A ILE, Interrupción Legal del Embarazo, foi introduzida em 2015 e estipulou que mulheres estupradas poderiam interromper a gravidez sem serem processadas, mas na verdade em muitas regiões do país a lei não foi cumprida ou era dificultada, obrigando as mulheres a recorrer ao aborto clandestino, arriscando suas vidas, serem punidas ou presas (dados de relatório de 2019 no país indicam que foram pelo menos 852 casos iniciados em tribunais contra mulheres que fizeram aborto).
Com a legalização do aborto, a Argentina acaba com o desespero das mulheres que precisariam ir aos hospitais depois de uma operação feita em segredo e em condições precárias e finalmente termina com as mortes por aborto clandestino. Só em 2020 foram 39 mil internamentos, além daqueles realizados em clínicas privadas.
Na Argentina, como no Brasil, a discussão não é sobre sim ou não, mas sobre legalidade ou ilegalidade do aborto, pois, na prática, ele existe. E tendo dinheiro, é feito de maneira mais segura e discreta.
A Igreja argentina, que se opôs à aprovação desta lei por todos os meios possíveis, ainda tem muita influência no país e um peso importante na vida das pessoas comuns. Mas nem mesmo os pedidos do Papa foram suficientes para intervir na decisão. A luta de massas impôs a devida laicidade do Estado.
No Brasil, o presidente Jair Bolsonaro prontamente se manifestou em relação à decisão argentina. De forma hipócrita, reacionária e demagoga que lhe é típico, afirmou “lamentar profundamente pelas vidas das crianças argentinas” e que “no que depender de mim e do meu governo, o aborto jamais será aprovado em nosso solo”.
Colocar abaixo este governo é a tarefa urgente e necessária para varrer para o lixo da história esse moralismo reacionário e atrasado, e defender a vida das mulheres trabalhadoras.
Nos últimos meses o governo Bolsonaro tem tentado criar uma série de dificuldades para impedir o direito ao aborto mesmo em casos previstos em lei. Afirmando “proteger a vida dos inocentes”, desrespeita as próprias leis burguesas, fruto da luta das mulheres e tenta, apelando aos setores mais atrasados da população, manter sua aprovação a partir das questões morais.

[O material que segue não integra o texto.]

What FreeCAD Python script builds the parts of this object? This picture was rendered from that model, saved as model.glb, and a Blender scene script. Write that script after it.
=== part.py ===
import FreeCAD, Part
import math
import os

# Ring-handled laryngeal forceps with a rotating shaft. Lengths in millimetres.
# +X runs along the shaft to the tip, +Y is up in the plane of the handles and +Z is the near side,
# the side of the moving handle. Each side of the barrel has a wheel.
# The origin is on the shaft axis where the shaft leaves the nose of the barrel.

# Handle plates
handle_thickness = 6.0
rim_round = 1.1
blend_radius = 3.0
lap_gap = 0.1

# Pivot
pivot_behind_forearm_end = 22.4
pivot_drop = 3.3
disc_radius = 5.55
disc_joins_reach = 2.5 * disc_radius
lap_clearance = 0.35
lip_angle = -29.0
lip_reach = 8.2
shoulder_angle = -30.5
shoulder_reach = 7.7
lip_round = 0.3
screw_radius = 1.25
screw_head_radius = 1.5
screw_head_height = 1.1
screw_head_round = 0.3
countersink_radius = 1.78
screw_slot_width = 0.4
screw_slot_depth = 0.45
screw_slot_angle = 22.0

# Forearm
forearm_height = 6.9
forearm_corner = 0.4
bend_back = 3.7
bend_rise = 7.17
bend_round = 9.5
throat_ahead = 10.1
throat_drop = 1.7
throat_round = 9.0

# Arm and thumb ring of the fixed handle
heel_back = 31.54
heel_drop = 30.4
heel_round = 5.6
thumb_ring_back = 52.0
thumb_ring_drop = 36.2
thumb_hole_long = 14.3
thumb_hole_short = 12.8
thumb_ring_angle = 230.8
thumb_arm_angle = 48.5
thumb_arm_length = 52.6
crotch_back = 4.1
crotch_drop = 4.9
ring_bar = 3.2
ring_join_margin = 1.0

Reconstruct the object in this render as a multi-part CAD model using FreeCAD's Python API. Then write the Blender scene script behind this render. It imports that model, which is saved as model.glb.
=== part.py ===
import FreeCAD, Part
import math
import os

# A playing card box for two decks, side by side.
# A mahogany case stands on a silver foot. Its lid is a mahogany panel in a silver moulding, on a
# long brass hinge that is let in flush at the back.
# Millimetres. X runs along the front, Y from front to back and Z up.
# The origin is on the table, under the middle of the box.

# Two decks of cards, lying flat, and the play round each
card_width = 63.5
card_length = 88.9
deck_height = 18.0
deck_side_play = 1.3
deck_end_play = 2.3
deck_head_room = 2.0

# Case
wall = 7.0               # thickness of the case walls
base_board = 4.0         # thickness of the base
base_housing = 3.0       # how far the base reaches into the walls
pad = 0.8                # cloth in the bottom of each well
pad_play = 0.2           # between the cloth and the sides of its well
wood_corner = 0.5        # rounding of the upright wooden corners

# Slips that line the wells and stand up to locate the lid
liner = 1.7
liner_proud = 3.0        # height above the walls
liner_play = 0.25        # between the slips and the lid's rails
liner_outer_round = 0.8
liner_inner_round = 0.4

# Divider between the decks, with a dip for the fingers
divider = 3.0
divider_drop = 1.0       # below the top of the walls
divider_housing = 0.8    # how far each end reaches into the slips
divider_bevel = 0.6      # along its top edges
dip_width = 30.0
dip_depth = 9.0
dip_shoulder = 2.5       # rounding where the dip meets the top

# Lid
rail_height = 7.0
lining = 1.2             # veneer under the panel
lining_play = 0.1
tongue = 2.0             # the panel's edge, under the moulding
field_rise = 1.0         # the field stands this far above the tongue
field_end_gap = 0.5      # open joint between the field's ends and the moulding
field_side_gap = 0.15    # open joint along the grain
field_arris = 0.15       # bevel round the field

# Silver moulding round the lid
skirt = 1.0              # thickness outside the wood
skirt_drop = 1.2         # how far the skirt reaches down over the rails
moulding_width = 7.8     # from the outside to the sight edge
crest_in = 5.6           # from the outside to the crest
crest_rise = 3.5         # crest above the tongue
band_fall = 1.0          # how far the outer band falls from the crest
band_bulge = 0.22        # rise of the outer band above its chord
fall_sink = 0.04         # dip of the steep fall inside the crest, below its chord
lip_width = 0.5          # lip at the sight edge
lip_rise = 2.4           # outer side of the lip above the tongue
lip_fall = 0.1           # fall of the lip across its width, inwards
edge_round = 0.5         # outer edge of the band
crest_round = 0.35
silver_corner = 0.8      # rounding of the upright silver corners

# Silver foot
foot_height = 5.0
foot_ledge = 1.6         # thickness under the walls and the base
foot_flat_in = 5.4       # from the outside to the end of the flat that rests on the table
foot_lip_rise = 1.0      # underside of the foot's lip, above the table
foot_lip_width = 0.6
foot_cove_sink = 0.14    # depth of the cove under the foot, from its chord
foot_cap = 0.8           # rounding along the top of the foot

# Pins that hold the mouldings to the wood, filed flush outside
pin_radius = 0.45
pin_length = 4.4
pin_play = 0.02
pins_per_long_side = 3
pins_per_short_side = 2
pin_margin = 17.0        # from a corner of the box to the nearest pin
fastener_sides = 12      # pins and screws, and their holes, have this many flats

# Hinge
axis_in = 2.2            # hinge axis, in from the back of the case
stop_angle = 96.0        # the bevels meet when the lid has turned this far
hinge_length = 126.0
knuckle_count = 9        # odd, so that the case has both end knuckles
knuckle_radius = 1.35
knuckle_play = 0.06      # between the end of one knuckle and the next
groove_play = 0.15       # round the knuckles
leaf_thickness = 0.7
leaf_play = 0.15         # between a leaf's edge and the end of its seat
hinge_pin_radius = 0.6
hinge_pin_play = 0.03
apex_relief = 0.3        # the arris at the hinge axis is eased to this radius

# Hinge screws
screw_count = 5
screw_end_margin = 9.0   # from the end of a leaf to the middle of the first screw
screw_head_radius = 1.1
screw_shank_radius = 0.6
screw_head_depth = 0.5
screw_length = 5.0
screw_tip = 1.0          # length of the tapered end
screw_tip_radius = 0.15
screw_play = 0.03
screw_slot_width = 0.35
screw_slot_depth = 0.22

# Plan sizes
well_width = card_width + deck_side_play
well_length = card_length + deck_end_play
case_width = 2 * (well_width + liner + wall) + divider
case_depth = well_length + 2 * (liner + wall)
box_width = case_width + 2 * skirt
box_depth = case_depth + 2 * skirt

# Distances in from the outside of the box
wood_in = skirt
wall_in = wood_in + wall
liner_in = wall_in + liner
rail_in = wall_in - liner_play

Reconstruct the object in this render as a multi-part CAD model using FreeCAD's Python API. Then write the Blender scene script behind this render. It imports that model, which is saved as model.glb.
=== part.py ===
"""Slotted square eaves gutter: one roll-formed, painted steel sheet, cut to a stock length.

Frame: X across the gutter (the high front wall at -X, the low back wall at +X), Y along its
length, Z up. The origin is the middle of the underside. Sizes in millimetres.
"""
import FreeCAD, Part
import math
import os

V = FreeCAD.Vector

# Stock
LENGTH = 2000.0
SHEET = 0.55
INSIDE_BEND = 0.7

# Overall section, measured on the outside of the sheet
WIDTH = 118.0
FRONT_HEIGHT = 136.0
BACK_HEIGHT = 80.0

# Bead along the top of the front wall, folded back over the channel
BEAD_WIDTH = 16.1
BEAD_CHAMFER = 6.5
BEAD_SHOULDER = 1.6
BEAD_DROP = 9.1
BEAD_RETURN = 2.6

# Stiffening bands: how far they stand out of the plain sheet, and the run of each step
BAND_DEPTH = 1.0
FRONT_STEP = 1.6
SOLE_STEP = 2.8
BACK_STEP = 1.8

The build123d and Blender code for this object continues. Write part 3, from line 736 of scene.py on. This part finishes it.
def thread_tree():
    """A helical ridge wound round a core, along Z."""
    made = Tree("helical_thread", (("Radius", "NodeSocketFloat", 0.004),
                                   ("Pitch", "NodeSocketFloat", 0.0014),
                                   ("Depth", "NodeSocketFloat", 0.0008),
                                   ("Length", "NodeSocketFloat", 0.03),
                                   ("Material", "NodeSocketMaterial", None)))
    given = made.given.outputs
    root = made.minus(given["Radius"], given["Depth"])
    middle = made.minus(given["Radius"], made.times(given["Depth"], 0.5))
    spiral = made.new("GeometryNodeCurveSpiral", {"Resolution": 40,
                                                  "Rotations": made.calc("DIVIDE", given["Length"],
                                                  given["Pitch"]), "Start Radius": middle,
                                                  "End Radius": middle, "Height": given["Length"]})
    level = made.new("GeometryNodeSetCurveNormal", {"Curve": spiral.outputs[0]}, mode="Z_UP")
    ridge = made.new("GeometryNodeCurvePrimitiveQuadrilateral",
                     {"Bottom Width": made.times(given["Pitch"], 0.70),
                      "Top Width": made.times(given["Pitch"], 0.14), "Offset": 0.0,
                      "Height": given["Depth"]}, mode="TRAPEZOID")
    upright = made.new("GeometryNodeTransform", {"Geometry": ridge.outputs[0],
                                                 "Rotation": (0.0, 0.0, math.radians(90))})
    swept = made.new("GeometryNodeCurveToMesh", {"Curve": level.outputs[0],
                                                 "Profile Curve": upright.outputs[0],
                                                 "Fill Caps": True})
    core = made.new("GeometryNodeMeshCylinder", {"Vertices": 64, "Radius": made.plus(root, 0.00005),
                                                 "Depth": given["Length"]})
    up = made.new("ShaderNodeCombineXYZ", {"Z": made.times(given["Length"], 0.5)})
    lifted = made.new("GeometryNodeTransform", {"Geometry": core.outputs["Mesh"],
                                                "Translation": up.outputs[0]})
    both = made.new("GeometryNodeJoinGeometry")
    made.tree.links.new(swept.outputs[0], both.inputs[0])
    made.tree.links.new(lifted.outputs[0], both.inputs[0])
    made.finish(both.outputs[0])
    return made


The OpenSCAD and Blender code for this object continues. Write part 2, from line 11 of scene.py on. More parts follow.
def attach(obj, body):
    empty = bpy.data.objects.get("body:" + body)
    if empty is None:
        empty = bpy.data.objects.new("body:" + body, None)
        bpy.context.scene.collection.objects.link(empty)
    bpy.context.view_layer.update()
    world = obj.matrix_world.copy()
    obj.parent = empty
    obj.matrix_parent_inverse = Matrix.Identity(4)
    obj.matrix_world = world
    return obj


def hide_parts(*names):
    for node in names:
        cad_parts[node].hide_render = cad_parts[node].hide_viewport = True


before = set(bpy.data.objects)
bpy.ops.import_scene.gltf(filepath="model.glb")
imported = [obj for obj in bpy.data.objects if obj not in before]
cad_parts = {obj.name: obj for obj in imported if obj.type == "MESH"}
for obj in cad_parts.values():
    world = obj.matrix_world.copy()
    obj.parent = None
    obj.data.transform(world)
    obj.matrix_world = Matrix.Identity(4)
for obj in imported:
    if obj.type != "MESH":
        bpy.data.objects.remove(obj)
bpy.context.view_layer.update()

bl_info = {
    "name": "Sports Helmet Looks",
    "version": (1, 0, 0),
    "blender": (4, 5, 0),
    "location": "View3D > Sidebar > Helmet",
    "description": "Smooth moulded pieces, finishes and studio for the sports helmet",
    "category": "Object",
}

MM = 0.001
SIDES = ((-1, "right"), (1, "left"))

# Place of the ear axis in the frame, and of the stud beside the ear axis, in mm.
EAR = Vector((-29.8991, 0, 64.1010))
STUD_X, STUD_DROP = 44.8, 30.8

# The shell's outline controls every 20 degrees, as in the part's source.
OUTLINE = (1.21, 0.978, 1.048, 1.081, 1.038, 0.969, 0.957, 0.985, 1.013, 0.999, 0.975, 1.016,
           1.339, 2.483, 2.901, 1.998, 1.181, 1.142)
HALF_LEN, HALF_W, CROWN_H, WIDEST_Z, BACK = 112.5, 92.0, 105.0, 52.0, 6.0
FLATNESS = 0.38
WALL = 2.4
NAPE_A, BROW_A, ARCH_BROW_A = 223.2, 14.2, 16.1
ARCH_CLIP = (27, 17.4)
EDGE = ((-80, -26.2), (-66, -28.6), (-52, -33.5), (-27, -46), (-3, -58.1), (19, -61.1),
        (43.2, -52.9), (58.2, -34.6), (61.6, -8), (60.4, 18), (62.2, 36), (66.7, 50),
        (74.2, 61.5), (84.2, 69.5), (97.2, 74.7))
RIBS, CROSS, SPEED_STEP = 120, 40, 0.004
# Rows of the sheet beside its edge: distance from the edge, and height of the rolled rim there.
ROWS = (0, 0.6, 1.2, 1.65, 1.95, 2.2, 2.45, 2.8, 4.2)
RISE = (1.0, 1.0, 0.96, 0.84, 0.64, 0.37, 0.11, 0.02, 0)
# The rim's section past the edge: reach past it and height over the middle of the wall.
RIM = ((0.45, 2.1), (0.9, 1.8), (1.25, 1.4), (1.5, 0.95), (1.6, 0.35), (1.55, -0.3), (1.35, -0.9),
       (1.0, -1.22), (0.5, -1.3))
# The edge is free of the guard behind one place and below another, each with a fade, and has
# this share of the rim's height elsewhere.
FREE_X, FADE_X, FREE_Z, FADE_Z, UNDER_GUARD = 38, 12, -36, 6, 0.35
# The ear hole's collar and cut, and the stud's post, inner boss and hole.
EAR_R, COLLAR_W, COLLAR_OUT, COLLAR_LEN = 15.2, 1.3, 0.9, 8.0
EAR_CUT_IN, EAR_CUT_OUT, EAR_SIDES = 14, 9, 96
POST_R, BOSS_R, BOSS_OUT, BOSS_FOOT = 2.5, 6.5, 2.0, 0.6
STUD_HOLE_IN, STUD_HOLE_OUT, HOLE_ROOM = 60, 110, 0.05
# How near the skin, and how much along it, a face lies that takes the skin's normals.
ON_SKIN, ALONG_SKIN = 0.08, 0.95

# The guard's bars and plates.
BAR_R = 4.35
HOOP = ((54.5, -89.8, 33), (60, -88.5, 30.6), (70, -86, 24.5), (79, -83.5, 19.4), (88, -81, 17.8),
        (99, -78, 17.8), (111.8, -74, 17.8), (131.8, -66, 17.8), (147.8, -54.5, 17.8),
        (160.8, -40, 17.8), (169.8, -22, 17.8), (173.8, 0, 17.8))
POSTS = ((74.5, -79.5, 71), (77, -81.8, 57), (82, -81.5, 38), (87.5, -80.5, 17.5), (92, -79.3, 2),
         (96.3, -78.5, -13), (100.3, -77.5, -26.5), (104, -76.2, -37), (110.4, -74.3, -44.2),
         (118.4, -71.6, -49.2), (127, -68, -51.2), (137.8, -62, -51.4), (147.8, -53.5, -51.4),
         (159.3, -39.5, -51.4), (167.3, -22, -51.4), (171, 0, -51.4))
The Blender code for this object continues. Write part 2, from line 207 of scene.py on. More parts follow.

Em um país em profunda crise econômica como a Argentina, tornada ainda mais incontrolável pela pandemia, a Igreja junto com o Estado desempenha uma política assistencialista, com centenas de cantinas que oferecem refeições aos que precisam de auxílio. Somada à tradição católica do país, derrotar o Papa e a Igreja não é pouca coisa.
A vitória da lei do aborto só foi possível porque o movimento partiu de uma demanda específica, a autodeterminação das mulheres, expandindo para demandas e palavras de ordem mais gerais.
A luta pela emancipação das mulheres se transformou, ao longo do tempo, na luta contra a exploração, as desigualdades sociais e de classe, o mau funcionamento do sistema de saúde e, de maneira mais geral, as políticas de austeridade levadas a cabo pelos últimos governos.
A conquista Argentina nos demonstra que a organização das massas e a luta de classes são as principais formas pelas quais seremos capazes de conquistar direitos e derrubar este sistema para sempre.